Apply a delay plugin to your vocal that has some kind of stereo width control. Some like the Voxengo Tempo Delay (free plugin) have dedicated left and right effect features. Another option is the Valhalla Super Massive (also free) that has a width knob for spreading out the stereo field of the effect.

5. Panning

Lastly, panning around extra dubs of your vocals can fatten the tone of the voice section overall. I mention this at the end because I already touched on the concept when talking about dubs. Also, you’ll need some extra vocal takes in order to do this.

Here’s how to widen and thicken a vocal using at least two extra dubs:

  • Pan each of your two dubs: one to the left and one to the right.
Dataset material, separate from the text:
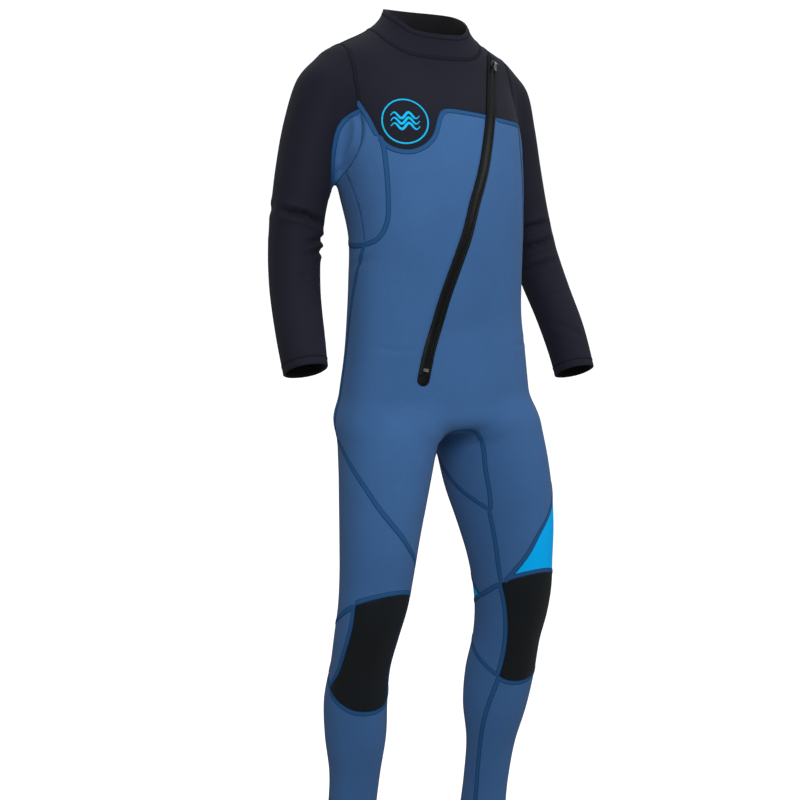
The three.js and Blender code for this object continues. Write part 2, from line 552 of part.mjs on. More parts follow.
const badgeCentre = frontOf(BADGE.x, BADGE.z);
const badgeOut = steepest(badgeCentre).normalize();
const badgeAcross = new THREE.Vector3(0, 0, 1).cross(badgeOut).normalize();
const badgeUp = new THREE.Vector3().crossVectors(badgeOut, badgeAcross);
const onBadge = (u, v) => settle(badgeCentre.clone().addScaledVector(badgeAcross, u).addScaledVector(badgeUp, v));
const circle = [...Array(28).keys()].map((i) => {
  const turn = (i / 28) * 2 * Math.PI;
  const reach = BADGE.radius - BADGE.band / 2;
  return onBadge(reach * Math.cos(turn), reach * Math.sin(turn));
});
add('badge_ring', clearOf(strip(circle, BADGE.band / 2, -0.6, 1.2, true), yokeRight), 'cyan');
BADGE.lines.forEach((height, n) => {
  const wave = [...Array(13).keys()].map((i) => {
    const u = (i / 12 - 0.5) * BADGE.wave;
    return onBadge(u, height + BADGE.swell * Math.sin((u / BADGE.wave) * 4 * Math.PI));
  });
  add(`badge_wave_${n + 1}`, clearOf(strip(wave, 1.1, -0.6, 1.2), yokeRight), 'cyan');
});

export default suit;
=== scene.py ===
"""A long-sleeved wetsuit with a slanting front zip, in the hollow form that it has when worn.

The cloth is cut the way a maker cuts it. One closed skin is laid over the worn form, every seam of the pattern
is cut into it, and each panel is then given its thickness, its lining and its hems. Flatlock seams, the zip and
the badge are laid on afterwards, on the same form.

Lengths in this script are millimetres above the floor that the wearer would stand on, with the front towards
-Y and the wearer's left towards +X. `to_frame` moves them into the part's own frame, in metres.
"""
from __future__ import annotations

import logging
import math
from collections import defaultdict
from collections.abc import Callable, Sequence
from dataclasses import dataclass, field
from enum import Enum

import bpy
import numpy as np
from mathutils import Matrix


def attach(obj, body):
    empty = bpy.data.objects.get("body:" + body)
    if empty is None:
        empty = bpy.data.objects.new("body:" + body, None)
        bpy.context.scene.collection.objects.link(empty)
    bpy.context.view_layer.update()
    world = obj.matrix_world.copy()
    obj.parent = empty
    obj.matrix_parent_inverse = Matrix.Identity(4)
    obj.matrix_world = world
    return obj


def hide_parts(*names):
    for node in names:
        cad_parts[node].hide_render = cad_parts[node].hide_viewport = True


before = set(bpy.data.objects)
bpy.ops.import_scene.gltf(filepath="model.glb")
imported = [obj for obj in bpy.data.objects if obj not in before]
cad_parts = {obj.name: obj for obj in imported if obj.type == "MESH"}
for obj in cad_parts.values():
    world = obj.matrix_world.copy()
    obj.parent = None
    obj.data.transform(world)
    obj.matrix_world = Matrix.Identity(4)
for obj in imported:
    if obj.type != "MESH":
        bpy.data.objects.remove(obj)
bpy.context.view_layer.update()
LOG = logging.getLogger("wetsuit")

# ---- driving dimensions ---------------------------------------------------------------------------------
ORIGIN = np.array([0.0, 60.0, 1450.0])
FABRIC = 3.0
SKIN_STEP = 4.5
GROOVE = 0.8
RIGHT_CUFF = (-257.5, -26.0, 972.0)
LEFT_CUFF = (258.0, -37.0, 948.0)
CUFF_TILT = 24.0
ANKLE_HEM = 100.0
HEM_DEPTH = 13.0
ZIP_WIDTH = 19.0
SUIT = "suit"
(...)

The wider your panning goes, the more the vocals may turn into a choir effect. Keep them tighter to center if you want the vocals to sound blended but beefy.
  • Roll off the high end of the dub tracks. Use a low-pass filter; the goal is to accentuate the midrange of the extra takes. Also, don’t forget to high-pass the low-mids out of the dubs so they don’t build up excess boominess.

If you only have one lead vocal and one dub, you can try a similar technique:

  • Apply a stereo imager plugin to the dub. A free one I recommend is Ozone Imager by Izotope.
  • Spread out the midrange frequencies using your plugin
  • Roll off the dub’s high end like I mentioned previously


The lead vocal is the most important element of most songs. So it’s in your best interest to draw as much depth and power from your vocals as possible. Hopefully, a combination of these tips will help your voice to sound fatter and fuller.